The thing about diligence is I believe it serves one better than talent does. Obviously if you have talent and are diligent, then for all intents and purposes you should be unstoppable.  I will beg your indulgence and share a story about myself. I’ve loved writing from the time I first learnt how, when I realised I could communicate with people and evoke emotion without opening my mouth my life changed. Which is why when I was given the opportunity to pen this column five years ago, I did not take it lightly and I still don’t.
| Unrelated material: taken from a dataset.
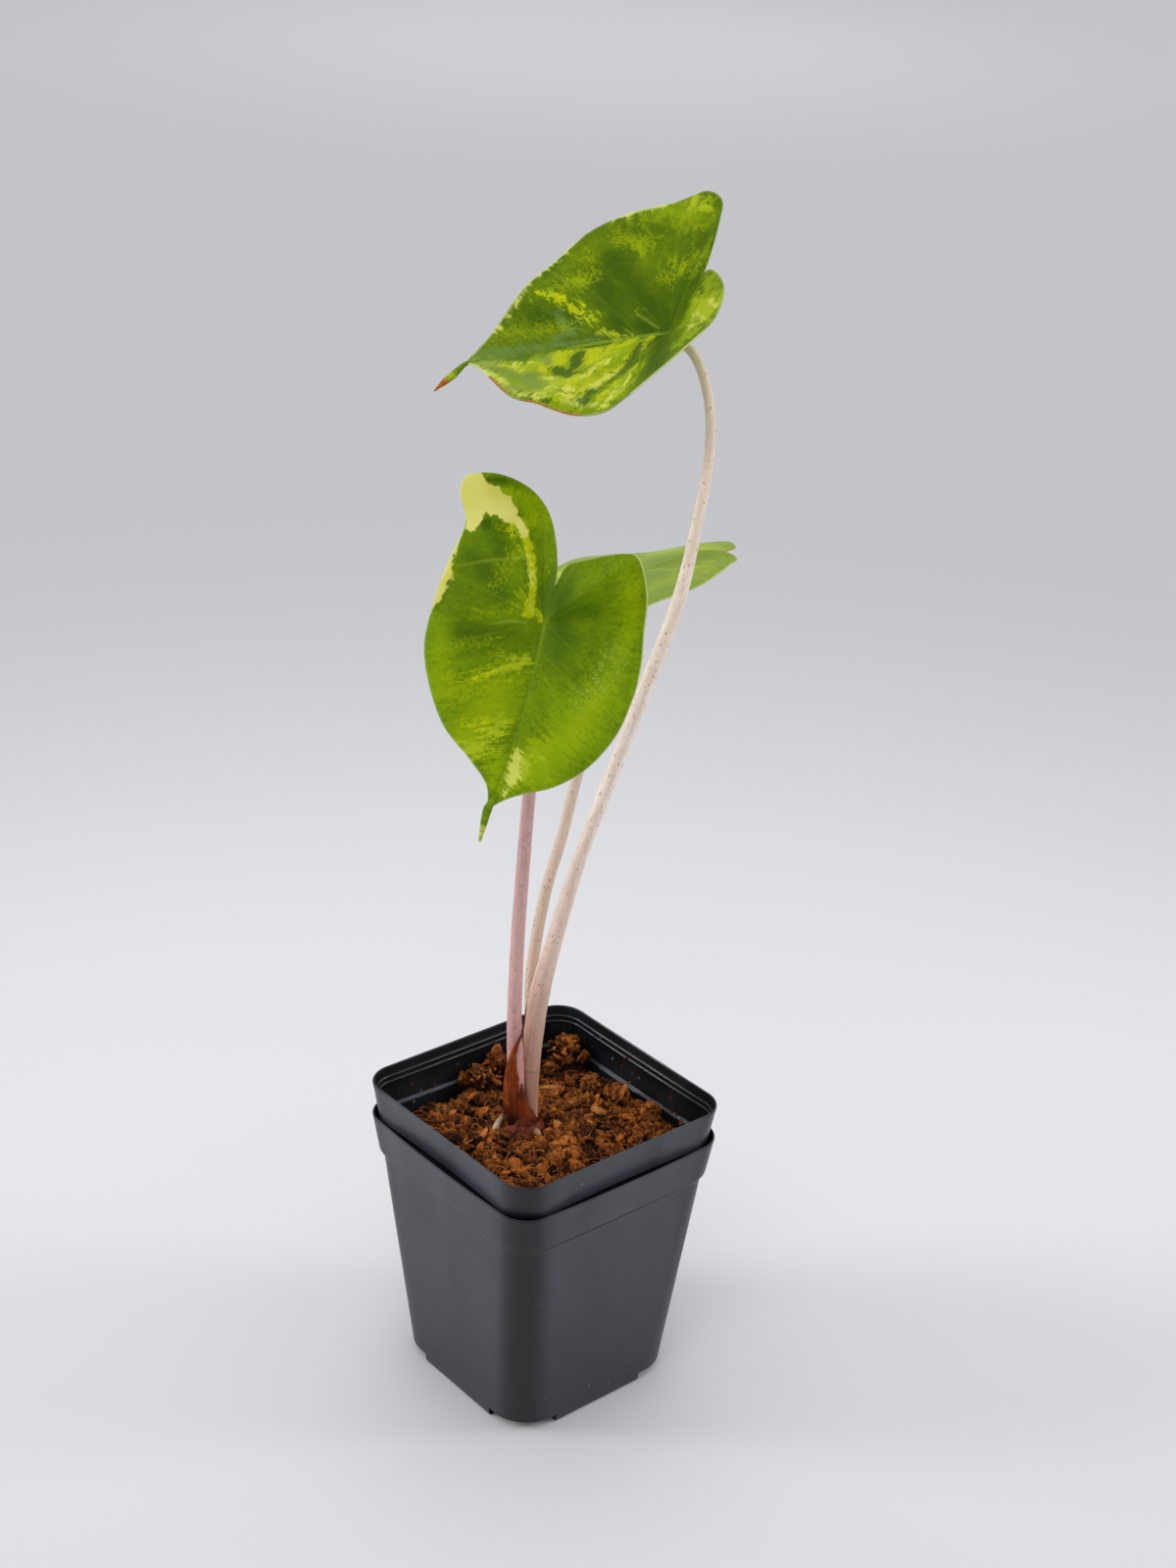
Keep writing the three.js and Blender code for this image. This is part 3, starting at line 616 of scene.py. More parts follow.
def drain_cutters(base):
    """Drain holes: one in each corner of the floor and one in each arm of the foot."""
    cutters = []
    for quarter in range(4):
        arm = quarter * math.pi / 2
        diagonal = arm + math.pi / 4
        corner_reach = DRAIN_CORNER_AT * math.sqrt(2)
        for reach, angle in ((corner_reach, diagonal), (DRAIN_ARM_AT, arm)):
            centre = np.array([reach * math.cos(angle), reach * math.sin(angle), 0])
            turns = np.arange(DRAIN_POINTS) * 2 * math.pi / DRAIN_POINTS
            rim = np.stack([DRAIN_RADIUS * np.cos(turns), DRAIN_RADIUS * np.sin(turns), 0 * turns], 1)
            rings = [rim + centre + (0, 0, base + z) for z in DRAIN_SPAN]
            cutters.append(scratch_object(*closed_loft(rings)))
    return cutters


def profile_rings(profile, bow, base, wall):
    rings = []
    for depth, half in reversed(profile):
        bend = np.interp(depth, *bow)
        rings.append(square_ring(half, corner_at(depth) - wall, bend, base + POT_HEIGHT - depth))
    return rings


def pot(name, base, bow, seed):
    """A lofted body less a lofted hollow, both notched at the base corners, and less the drain holes."""
    outside = profile_rings(OUTSIDE, bow, base, 0)
    lip = square_ring(LIP_HALF, LIP_CORNER, bow[1][0], base + POT_HEIGHT + LIP_RISE)
    inside = profile_rings(INSIDE, bow, base, WALL)
    body = scratch_object(*closed_loft([*outside, lip]))
    shell = scratch_object(*cut(body, corner_cutters(FOOT_HALF_LENGTH, base + CORNER_RAISE)))
    over = inside[-1] + (0, 0, HOLLOW_OVERRUN)
    hollow = scratch_object(*closed_loft([*inside, over]))
    floor_top = base + CORNER_RAISE + WALL
    hollow = scratch_object(*cut(hollow, corner_cutters(FOOT_HALF_LENGTH - WALL, floor_top)))
    points, faces = cut(shell, [hollow, *drain_cutters(base)])
    add_piece(name, points, faces, pot_material(name + "_plastic", seed), [name], 32)


pot("outer_pot", 0.0, OUTER_BOW, 3.0)
pot("inner_pot", NEST_RAISE, NESTED_BOW, 11.0)


# Coir: the solid's own lumps, by the same seeded rule, covered in chips, crumbs and fibres.
STEM_X = -7.4
STEM_Y = 1.1
COIR_LEVEL = 94.6
COIR_SLOPE = 0.075
WALL_DIP = 4.5
WALL_DIP_AT = -42.0
WALL_DIP_REACH = 9.0
STEM_DIP = 1.6
STEM_DIP_REACH = 10.0
CALM_FROM_STEM = 8.0
CALM_REACH = 3.0
LUMP_COUNT = 110
LUMP_FIELD = 84.0
# The seeded rule that the solid's lumps follow too, and three big lumps listed one by one.
LUMP_SEED = 20.0
LUMP_FACTOR = 1103515245.0
LUMP_STEP = 12345.0
LUMP_RANGE = 2147483648.0
BIG_LUMPS = [(-37, 6, 6.5, 5, 1.4, 7.5), (-31, 36.5, 7, 5.5, 0.6, 9.5), (-6, 35, 6, 4.5, 0.2, 3.5)]


def coir_lumps():
    """The lumps of the solid's top: x, y, long and short half-width, turn and height."""
    state = LUMP_SEED

    def draw():
        nonlocal state
        state = math.fmod(state * LUMP_FACTOR + LUMP_STEP, LUMP_RANGE)
        return state / LUMP_RANGE

    lumps = []
    for _ in range(LUMP_COUNT):
        x = (draw() - 0.5) * LUMP_FIELD
        y = (draw() - 0.5) * LUMP_FIELD
        long = 3.2 + 3.6 * draw()
        short = long * (0.5 + 0.4 * draw())
        turn = math.pi * draw()
        lumps.append((x, y, long, short, turn, 0.8 + 2 * draw()))
    return lumps + BIG_LUMPS


LUMPS = coir_lumps()
STEM_WORLD = turned([(STEM_X, STEM_Y, 0)])[0]


def coir_height(x, y):
    """Height of the coir's top at points given as arrays."""
    away = -x * math.sin(PLANT_TURN) + y * math.cos(PLANT_TURN)
    wall_dip = WALL_DIP * np.exp(-(((x - WALL_DIP_AT) / WALL_DIP_REACH) ** 2))
    from_stem = np.hypot(x - STEM_WORLD[0], y - STEM_WORLD[1])
    stem_dip = STEM_DIP * np.exp(-((from_stem / STEM_DIP_REACH) ** 2))
    chip = np.zeros_like(x)
    for cx, cy, long, short, turn, height in LUMPS:
        u = ((x - cx) * math.cos(turn) + (y - cy) * math.sin(turn)) / long
        v = ((y - cy) * math.cos(turn) - (x - cx) * math.sin(turn)) / short
        chip = np.maximum(chip, height * np.sqrt(np.clip(1 - u * u - v * v, 0, 1)))
    calm = np.clip((from_stem - CALM_FROM_STEM) / CALM_REACH, 0, 1)
    return COIR_LEVEL - COIR_SLOPE * away - wall_dip - stem_dip + chip * calm


def inner_half(z):
    """Half-width of the inner pot's inside at a height."""
    depths, halves = zip(*INSIDE)
    return np.interp(NEST_RAISE + POT_HEIGHT - z, depths, halves)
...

My natural talent for writing and using this space to advocate and entertain, led to the Head of the Youth Division at the African Union Commission (AUC) stumbling across my column and she reached out to me to work on an intergenerational session with the division.

Which opened my eyes to the opportunities that the AUC had for young people and I moved to Addis Ababa and worked in the highest office in the continent, where my gifts were honed and tested. During the experience I chose to keep my column going, after days that often ended at 2am I would come home and write my column and email my editor. Every single week (well...) and that has been my biggest take away about this. Be diligent and tenacious even when it makes no sense for you to keep going, especially then.


3. Honour


A few months ago my cousin and I went to visit our grandfather. She had just returned from the United States of America as a Fulbright Scholar with her Masters in Operational Research and I had come back from the AUC. Our grandfather turned 95 on December 9 but he remains lucid and wise, so he addressed us individually and congratulated us. The words he spoke over our lives remain with me to this day. His one requirement of all his grandchildren when we leave the country or return is for us to see him. The lesson in that is you have to go beyond loving and respecting the elders in your family and life in general and settle comfortably in honouring them. We honoured our grandfather’s one requirement and he continued to cover us in his blessings and assurances that we are still on the right track. It matters so much.


4. Ambition


The most tragic thing about ambition is that it cannot be taught. You have to want more for yourself. This is why I always encourage people that if you ever have the opportunity to do so you should travel and see the world just for context. Because seeing how large it is will show you how much is still out there for you to lay a claim to.


5. Say yes


There are more lessons and growth opportunities for you when you say yes and either fail or succeed than when you say no and remain in your safety bubble. I cannot even tell you the number of times my willingness to say yes has led to me being thoroughly embarrassed but there are lessons in failure which you can never find when you walk an unencumbered line to success.
I wish you all a happy and bountiful new year.